Olive trees

Italy is expected to produce just 180,000 tonnes of olive oil, down from 428,900 last year

Shoppers might have to splash out more for Italian extra virgin olive oil (EVOO) this year, with prices expected to hold firm across the wider market despite a bumper crop from Spain.

Spain, which benefited from rain and cooler-than-usual temperatures this spring, is expected to produce 1.6 million tonnes in 2018/19, up from 1.25 million tonnes last year.

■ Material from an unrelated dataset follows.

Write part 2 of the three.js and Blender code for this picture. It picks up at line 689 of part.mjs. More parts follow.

However, Italy and Greece are both expected to have smaller crops this year - with production set to drop by 58% and 42% respectively. “In Italy, farmers are expecting the 2018/19 crop will be smaller than 2017/18 as olive trees have a biannual on-off production cycle, where a large harvest is usually followed by a smaller harvest in the following season,” says Avneet Deol, an analyst with Mintec. “Farmers are also factoring in the adverse effect to the crop from winter frosts.”

Italy is expected to produce just 180,000 tonnes, down from 428,900 last year. “As a consequence, spot prices for EVOO stocks in Italy have risen dramatically and I think we are destined to see the same peaks as in 2016/17,” warns Filippo Berio UK MD Walter Zanre,

It means European EVOO is trading at €3,000/tonne, while Italian EVOO is at €5,000 already and expected to rise to €6,000/tonne, says Zanre.

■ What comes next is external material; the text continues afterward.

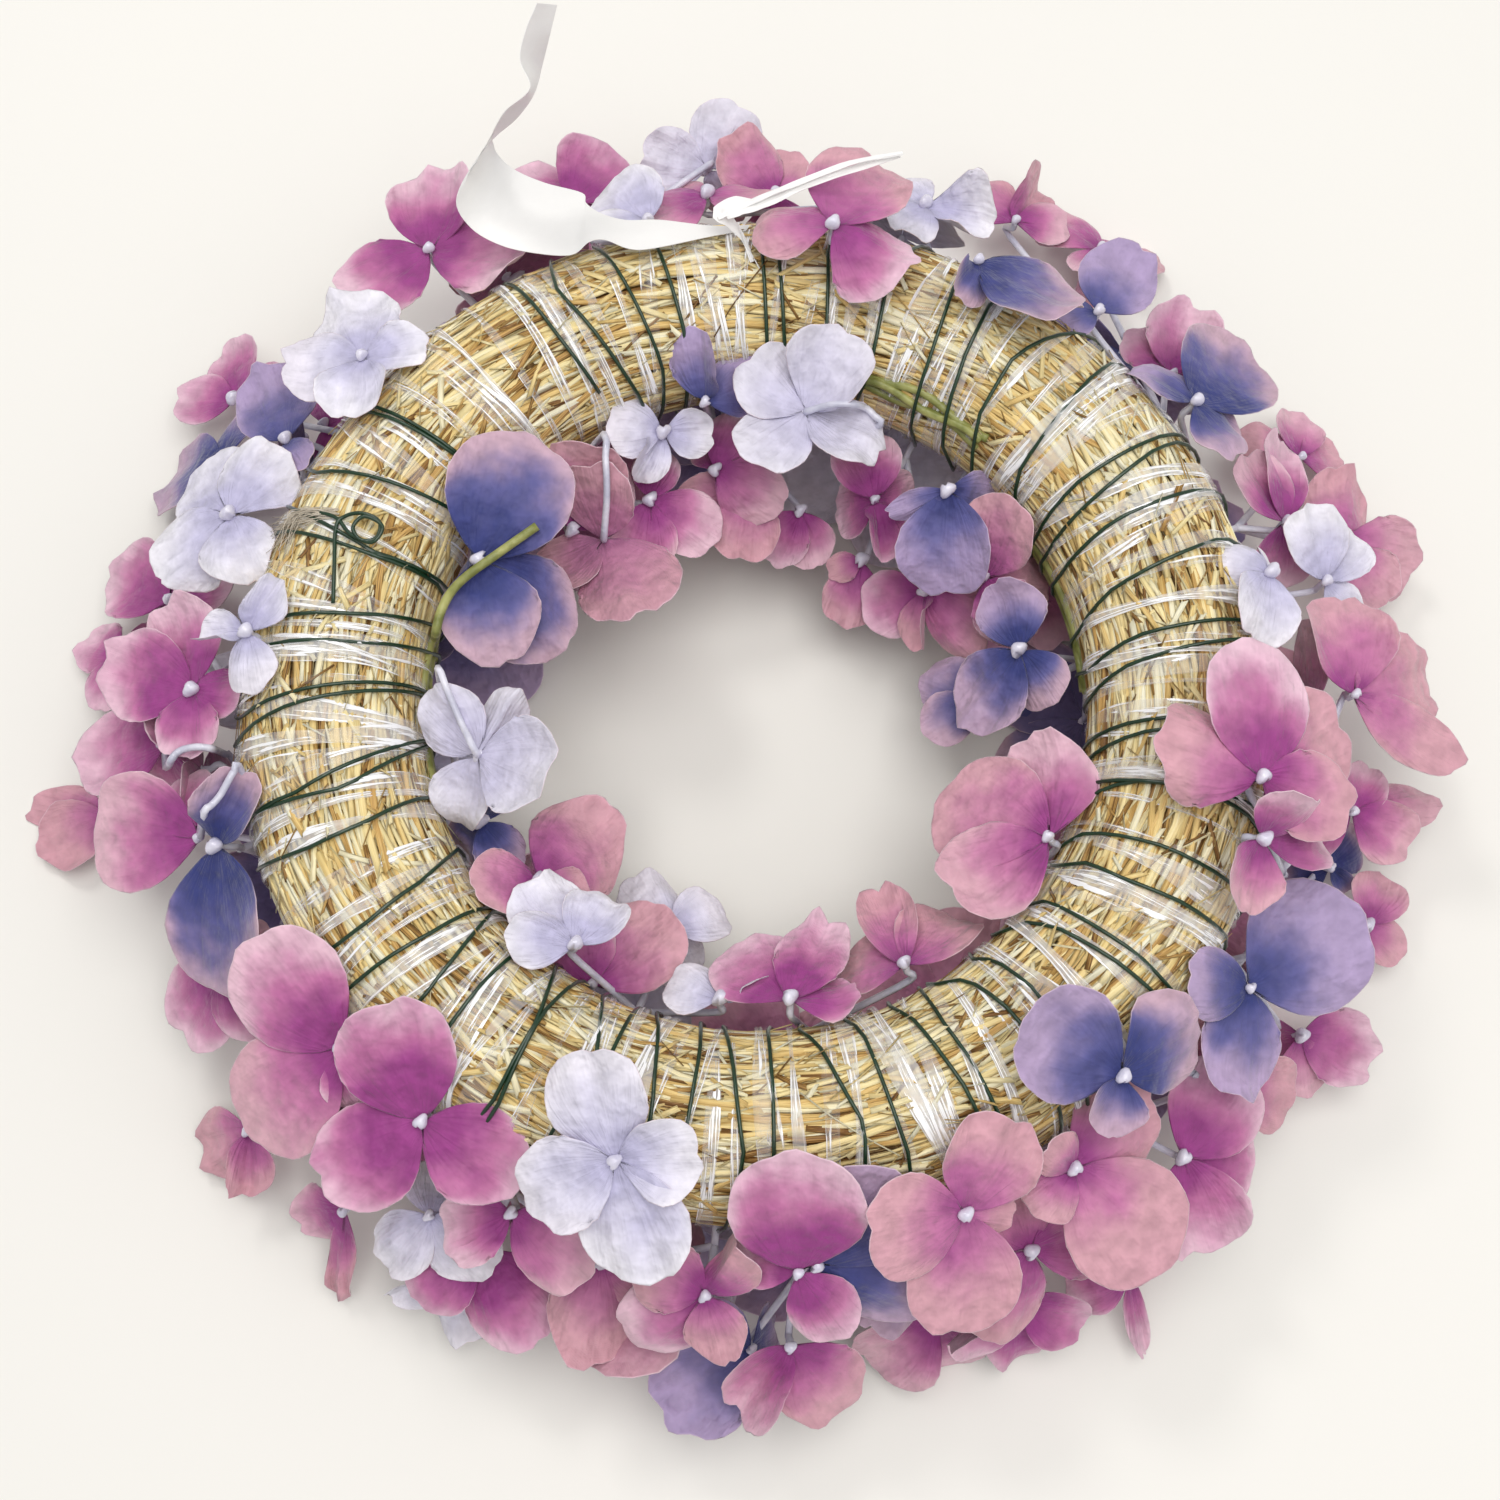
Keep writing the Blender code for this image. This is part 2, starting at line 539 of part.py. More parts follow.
# Each spray: colour, then its florets. A floret: column and row of its bud in the
# picture, how far it lies behind its neighbours, its petals as (direction in plan,
# length), and where it isn't the usual, the lean of its face from straight up.
SPRAYS = [
    ("mauve", [(430, 250, -6, ((90, 25), (213, 26), (352, 29))), (572, 205, 14, ((140, 24), (60, 21), (230, 20)))]),
    ("lilac", [(648, 222, 0, ((120, 22), (200, 14))), (707, 170, 4, ((65, 20), (165, 18), (300, 14)), 160)]),
    ("lilac", [(363, 357, 0, ((113, 25), (185, 20), (8, 16), (268, 18)))]),
    ("mauve", [(235, 400, 8, ((100, 20), (170, 18), (30, 18))), (325, 425, 10, ((80, 20), (0, 18), (300, 18)))]),
    ("blue", [(287, 440, 4, ((115, 25), (300, 18))), (222, 462, 10, ((172, 27), (100, 20)))]),
    ("lilac", [(230, 515, -2, ((127, 24), (62, 22), (212, 24), (290, 20)))]),
    ("lilac", [(247, 632, 0, ((180, 14), (62, 15), (277, 15)))]),
    ("mauve", [(193, 690, 2, ((111, 25), (163, 26), (355, 15), (268, 17))), (170, 600, 14, ((150, 24), (20, 20), (80, 20))),
               (120, 655, 12, ((155, 16), (250, 16)))]),
    ("mauve", [(200, 838, 5, ((174, 31), (120, 20))), (165, 745, 8, ((178, 26), (95, 16))), (108, 815, 18, ((174, 25), (205, 20)))]),
    ("blue", [(217, 846, 0, ((265, 35), (57, 20)))]),
    ("mauve", [(340, 1048, 0, ((130, 32), (217, 33), (284, 15))), (222, 965, 12, ((222, 25), (300, 20)))]),
    ("mauve", [(422, 1121, 0, ((104, 29), (213, 27), (330, 27))), (345, 1210, 16, ((253, 24), (200, 16))),
               (250, 1130, 16, ((205, 20), (262, 16)))]),
    ("lilac", [(430, 1215, 10, ((225, 18), (318, 20))), (450, 1275, 20, ((280, 18), (200, 16)))]),
    ("mauve", [(512, 1212, 6, ((322, 23), (200, 18))), (478, 1250, 12, ((300, 26), (215, 20))),
               (600, 1262, 8, ((262, 24), (345, 18)))]),
    ("lilac", [(615, 1160, 0, ((103, 25), (6, 19), (282, 28), (206, 23)))]),
    ("mauve", [(705, 1295, 0, ((64, 32), (150, 17), (215, 22), (285, 16)))]),
    ("blue", [(817, 1264, 0, ((56, 34), (345, 28))), (752, 1348, 14, ((217, 26), (150, 16))),
              (925, 1262, 14, ((240, 20), (300, 16)))]),
    ("mauve", [(798, 1272, 4, ((92, 31), (300, 27), (160, 16))), (790, 1345, 14, ((300, 24), (240, 20)))]),
    ("mauve", [(965, 1213, 0, ((72, 24), (185, 24), (273, 28), (350, 12))), (935, 1315, 14, ((290, 22), (230, 22)))]),
    ("mauve", [(1030, 1250, 6, ((250, 24), (15, 22), (120, 20))), (1020, 1305, 16, ((285, 22), (205, 20), (335, 18))),
               (1130, 1275, 16, ((285, 19), (200, 16)))]),
    ("mauve", [(1074, 1168, 0, ((315, 32), (38, 25), (140, 23), (225, 14)))]),
    ("mauve", [(1182, 1157, 2, ((352, 22), (54, 26), (287, 24))), (1235, 1085, 12, ((345, 20), (60, 18), (110, 20)))]),
    ("blue", [(1122, 1075, 0, ((150, 28), (24, 26), (260, 14)))]),
    ("blue", [(1249, 988, 0, ((31, 36), (262, 25), (175, 18))), (1345, 868, 18, ((40, 16), (320, 14)))]),
    ("mauve", [(1300, 1035, 16, ((345, 22), (285, 16))), (1365, 925, 16, ((20, 16), (62, 15), (330, 14)))]),
    ("mauve", [(1262, 838, 4, ((22, 26), (78, 16), (250, 18))), (1352, 812, 10, ((8, 25), (330, 18), (62, 14)))]),
    ("mauve", [(1261, 777, 0, ((92, 32), (158, 26), (28, 30), (345, 24))), (1354, 695, 0, ((95, 26), (18, 29), (332, 30)))]),
    ("lilac", [(1270, 572, 0, ((248, 20), (168, 13))), (1325, 582, 4, ((112, 20), (60, 20), (318, 15)))]),
    ("mauve", [(1285, 522, 6, ((120, 20), (84, 24))), (1340, 545, 12, ((75, 24), (345, 22), (300, 20))),
               (1300, 458, 14, ((85, 16), (18, 17), (165, 18)))]),
    ("blue", [(1195, 402, 0, ((150, 18), (46, 31), (302, 18), (340, 26))), (1098, 312, 4, ((60, 24), (200, 12)))]),
    ("blue", [(978, 262, 0, ((330, 28), (240, 13)))]),
    ("mauve", [(1172, 375, 10, ((110, 25), (70, 22), (35, 18))), (1100, 250, 10, ((125, 20), (28, 23), (240, 15))),
               (1015, 222, 12, ((62, 19), (130, 18), (5, 16)))]),
    ("mauve", [(833, 225, 0, ((65, 28), (172, 20), (325, 22))), (775, 195, 10, ((130, 20), (80, 16))),
               (707, 195, 6, ((210, 24), (150, 15), (342, 20)))]),
    ("lilac", [(925, 205, 2, ((342, 19), (236, 18), (112, 16)))]),
    ("blue", [(478, 560, 0, ((68, 33), (284, 26), (318, 30)))]),
    ("mauve", [(604, 540, 4, ((216, 27), (299, 29)), 158), (572, 530, 12, ((88, 24), (60, 22))),
               (650, 500, 8, ((262, 20), (330, 20), (80, 14)))]),
    ("blue", [(705, 402, 4, ((95, 18), (28, 17)))]),
    ("lilac", [(806, 412, -2, ((142, 20), (51, 22), (228, 22), (328, 21)), 165), (663, 416, 2, ((177, 17), (355, 13), (240, 14)))]),
    ("mauve", [(715, 470, 10, ((100, 20), (60, 18), (330, 20))), (750, 490, 12, ((262, 19), (205, 20))),
               (800, 510, 14, ((280, 18), (240, 16)))]),
    ("mauve", [(875, 500, 6, ((100, 18), (275, 17))), (862, 560, 14, ((252, 18), (200, 16))),
               (925, 590, 12, ((200, 18), (320, 22), (262, 16)))]),
    ("blue", [(948, 490, 0, ((263, 27), (200, 15)))]),
    ("mauve", [(985, 578, 4, ((62, 22), (300, 18)))]),
    ("blue", [(1020, 650, 4, ((98, 18), (222, 24), (300, 16))), (978, 700, 12, ((150, 18), (205, 16)))]),
    ("mauve", [(1049, 838, 0, ((205, 27), (150, 31), (98, 27)))]),
    ("mauve", [(790, 1000, 0, ((120, 28), (74, 26), (20, 16))), (905, 965, 4, ((58, 23), (108, 24), (155, 20)))]),
    ("lilac", [(670, 930, 10, ((115, 19), (30, 16), (220, 16))), (720, 1000, 6, ((150, 14), (30, 14))),
               (575, 945, 8, ((120, 20), (172, 16), (60, 16)))]),
    ("mauve", [(538, 879, 0, ((47, 29), (198, 18), (335, 14))), (592, 985, 6, ((46, 26), (105, 18)))]),
    ("blue", [(480, 822, 8, ((232, 15), (310, 14)))]),
    ("lilac", [(478, 755, 0, ((128, 20), (56, 18), (243, 19), (344, 23)), 160)]),
]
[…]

Tuscan EVOO will be particularly pricey, he warns, after last month’s fires in Pisa destroyed olive groves. “Tuscan EVOO is going to be really expensive because there will be a shortfall,” Zanre adds.

Smaller crops from Italy, Greece and Tunisia mean global production is set to dip by around 10% from 3.31 million tonnes to 2.98 million tonnes despite a big Spanish crop.

“There is a carryover of stock so there is no risk of a shortage. However, we don’t see prices falling this year because supply and demand will be in ­balance,” says Zanre.